Seller disclosure is a required document when selling a property. The document must list all aspects of the property, including those that a future buyer might find unfavorable. There can be a legal penalty if the buyer finds a flaw that was not mentioned in the seller's disclosure. That’s why attaching an inspection report with the disclosure is best.
Property tax exemption
Property tax exemptions allow you to avoid all or a portion of your property taxes. Tax exemption law varies from state to state.
A preliminary title report verifies or establishes the ownership of a property. You’ll receive this report from the title company before the issuance of title insurance. Your preliminary report might include:
- The legal description of the property under consideration
- Liens or outstanding liens
- HOA restrictions on the use of your property
Some condo managements will have restrictions regarding how you can use the property. Including them in the preliminary report is best so the buyer can make an informed decision.

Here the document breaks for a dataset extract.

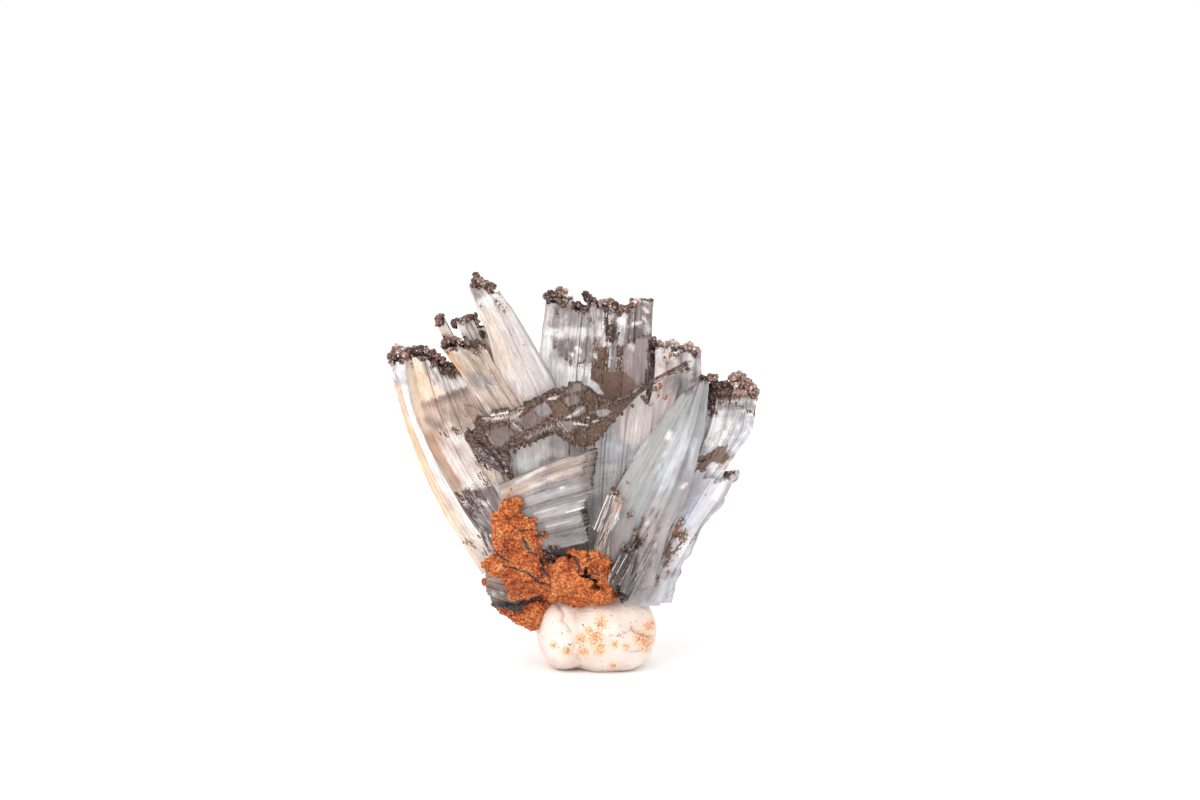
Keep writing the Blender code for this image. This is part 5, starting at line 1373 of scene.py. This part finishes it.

Comparable (comps in the real estate)
How do you determine the price of a property? One method is to compare similar properties in your area/neighborhood and evaluate the price of those properties. Those similar properties are called comparables or comps in real estate.
Bottom Line: Real Estate Terms
That’s it for today. It’s not a full list of real estate terms that are in use today, but this list includes all important real estate terms to know when you’re buying or selling. We hope it will give you a good start and understanding of real estate terms when you’re dealing with property matters.